→ WHAT IS BEING ASKED
Write out exactly the lines that run from the line containing "Model this object" through the line containing "import math"; both end lines belong to the answer.

→ STORED DATA
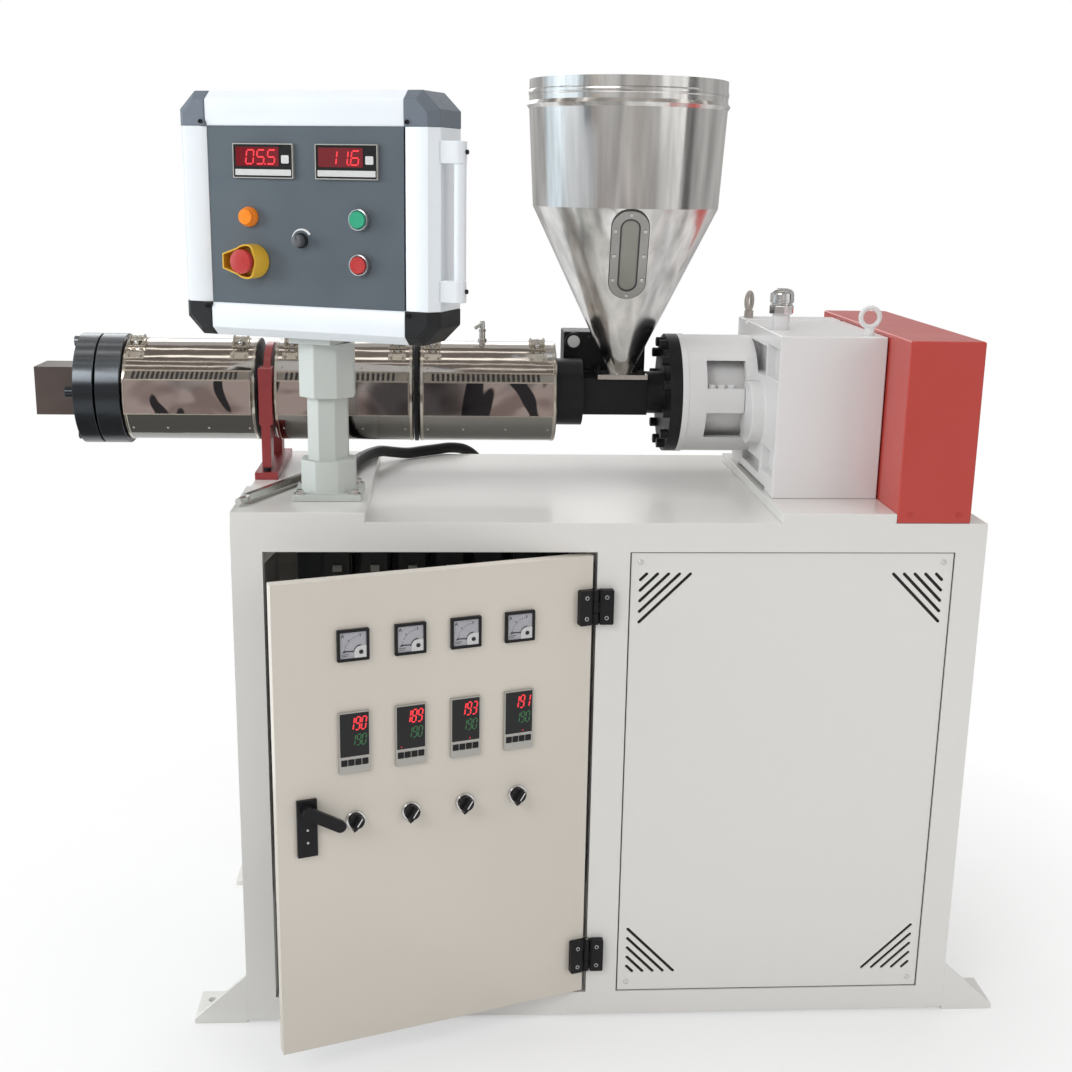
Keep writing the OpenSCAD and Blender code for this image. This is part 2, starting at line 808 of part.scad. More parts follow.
...
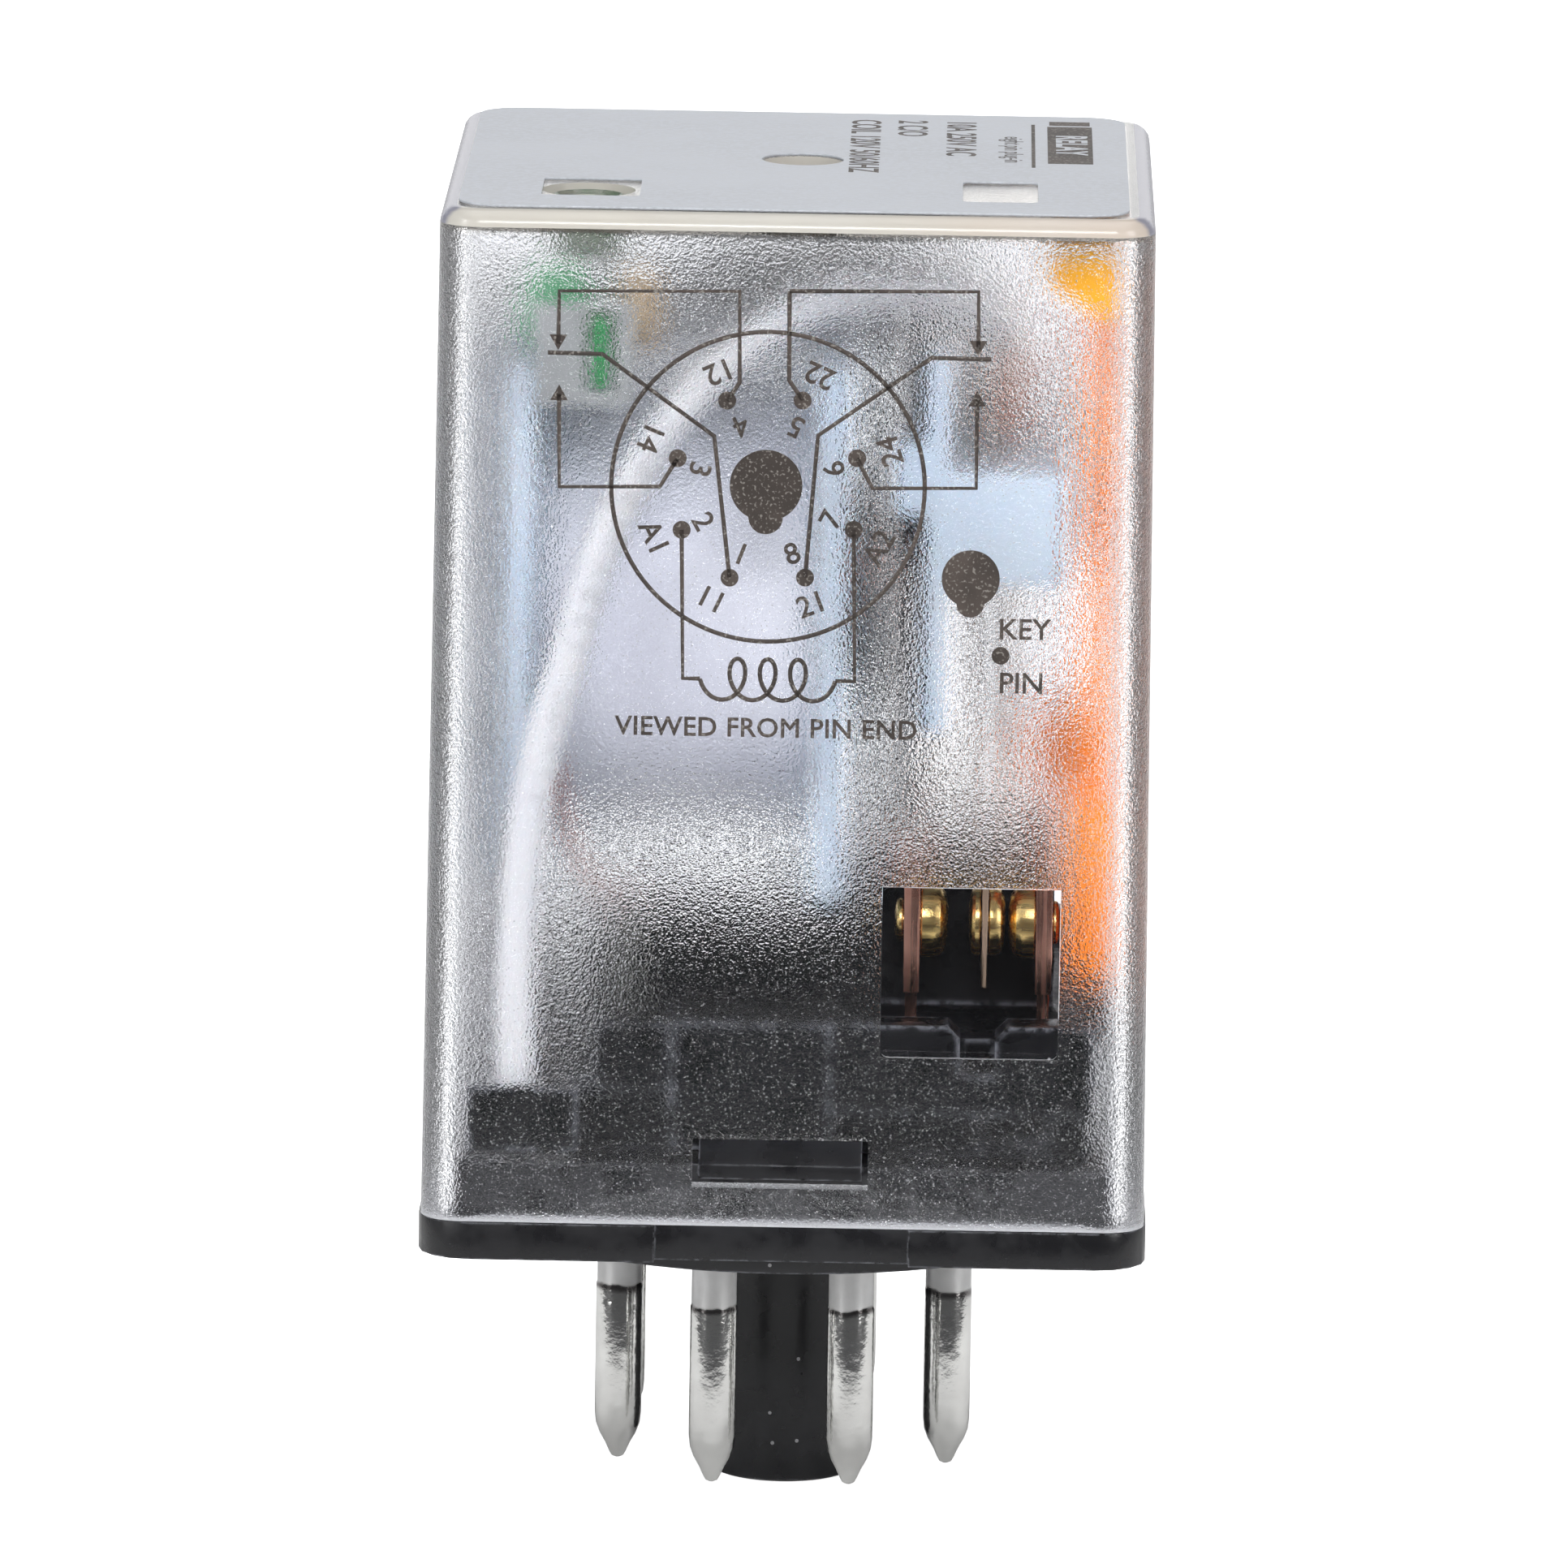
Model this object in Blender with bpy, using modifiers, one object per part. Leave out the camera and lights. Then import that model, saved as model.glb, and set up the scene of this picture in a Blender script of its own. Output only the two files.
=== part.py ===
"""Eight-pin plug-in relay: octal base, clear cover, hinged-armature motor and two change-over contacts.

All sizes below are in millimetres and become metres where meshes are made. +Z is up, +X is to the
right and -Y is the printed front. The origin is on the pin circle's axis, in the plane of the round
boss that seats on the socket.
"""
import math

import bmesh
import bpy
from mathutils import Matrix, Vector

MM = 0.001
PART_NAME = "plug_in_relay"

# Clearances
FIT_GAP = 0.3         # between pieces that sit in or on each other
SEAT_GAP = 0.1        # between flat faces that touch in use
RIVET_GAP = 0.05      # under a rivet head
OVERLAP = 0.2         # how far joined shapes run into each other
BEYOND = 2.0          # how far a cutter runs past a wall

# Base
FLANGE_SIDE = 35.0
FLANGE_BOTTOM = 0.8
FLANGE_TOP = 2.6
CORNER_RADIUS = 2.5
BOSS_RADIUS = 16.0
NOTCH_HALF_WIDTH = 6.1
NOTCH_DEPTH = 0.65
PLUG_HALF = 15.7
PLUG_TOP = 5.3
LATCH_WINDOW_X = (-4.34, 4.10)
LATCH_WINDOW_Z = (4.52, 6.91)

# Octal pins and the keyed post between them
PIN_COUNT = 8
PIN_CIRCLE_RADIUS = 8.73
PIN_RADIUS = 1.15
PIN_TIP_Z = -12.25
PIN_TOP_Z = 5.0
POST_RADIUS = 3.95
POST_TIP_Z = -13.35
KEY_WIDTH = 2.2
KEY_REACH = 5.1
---
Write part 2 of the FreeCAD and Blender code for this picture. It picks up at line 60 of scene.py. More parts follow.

→ FINAL RESULT
Model this object in Blender with bpy, using modifiers, one object per part. Leave out the camera and lights. Then import that model, saved as model.glb, and set up the scene of this picture in a Blender script of its own. Output only the two files.
=== part.py ===
"""Eight-pin plug-in relay: octal base, clear cover, hinged-armature motor and two change-over contacts.

All sizes below are in millimetres and become metres where meshes are made. +Z is up, +X is to the
right and -Y is the printed front. The origin is on the pin circle's axis, in the plane of the round
boss that seats on the socket.
"""
import math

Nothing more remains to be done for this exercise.